Valley House Sculpture Gardens

To my delight, I spent most of last Saturday afternoon at the Valley House gallery. I met a few artists who show their work there (more on that later), and I thought it was interesting how they seemed to all be hanging out and chatting with the young, red-headed and affable gallery director Laura Green. I'm not surprised, really. What a wonderful place to hang out. 

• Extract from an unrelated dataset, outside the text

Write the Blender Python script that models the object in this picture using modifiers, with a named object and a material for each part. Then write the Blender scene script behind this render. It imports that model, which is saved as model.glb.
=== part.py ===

Laura had invited me specifically to see the sculpture garden, which is in full bloom for spring. It had just stopped raining, and the air was still cool. Above, you can see the driveway that leads from the gallery to a fantastic private residence built in the early 1950s by the founders of Valley House Gallery, Donald and Peggy Vogel

The Vogels purchased the heavily wooded 4.5 acre lot, at the terminus of a dead end, gravel road. That road was Spring Valley, believe it or not. Back then, Spring Valley was a country lane, and today it's a six lane busy thoroughfare. The Vogels designed and built their house, a gallery, and a guest house on the property, all of which still stand.

Led by Donald, who was an artist himself, Valley House became famous for showing regional and contemporary artists as well as for bringing works by such Impressionist painters as Renoir, Monet, and Cezanne.

The Vogels' son Donald and his wife live in the home now, and have recently renovated it. (More on that later.)

Doug Newby talks about this house on his website, which features many of the most architecturally significant homes in Dallas.

In the 1980s, Erika Farkac, a landscape architect and Donald's first wife, redesigned the sculpture gardens which had originally been designed in 1959 by landscape architect Clarence Roy. Another son Kevin and his wife have been running the gallery for many years now.

I brought my camera and snapped these gorgeous shots of the gardens, which are accessed by paths along the sides of the house. This view is of the back of the house. The family operates the gardens like a public space, even though it's really their back yard. 

Normally the gardens aren't open on Sunday, but they'll be open from 12:30 until 3:30 on April 26 for the opening of America Works.  Laura says they'll be grilling hotdogs outside. You should go. I hope to.

There's a joyous quality to many of the sculptures in the gardens, don't you think? The sculptures are by notables Charles Umlauf, Mike Cunningham, Charles Williams, Nat Neujean, David Hayes, and Frederich Sotebier.

If you haven't been clicking on the images to make them bigger, it's worth it to see the details.

In 1969, Henry Moore gave a one-man show in the sculpture gardens. 

Can you see the rust-patinated figure peeking out from behind that tree? (Click on the image to seem it in more detail.)

Kinda makes you want to do a headstand, doesn't it?

Laura tells me that Trammel Crow, Sr., a friend of the Vogels, used to drive to the Vogels' remote homestead, to get away from the city and hide out.

Most areas are manicured, but the property is home to snakes, some of them poisonous, and to wild animals. Laura says she's seen a bobcat on the gravel drive.

At the end of this path, I saw a coyote, who came loping towards me after the rain had stopped. He was as much startled to see me as I was him. He was beautiful, with a ruddy coat. I didn't have time to get his picture before he took off sideways into a thicket of bamboo and bramble. I bet he just loves it out here.

Laura tells me people often come at noon during the week and bring their lunches. She asks that you check in at the gallery before wandering around alone in the garden. I didn't see a soul on Saturday in the gardens (except for that coyote), and it reminded me of the small sculpture gardens in France, where you might be the only person that day to have taken the train into the outskirts of Paris to visit.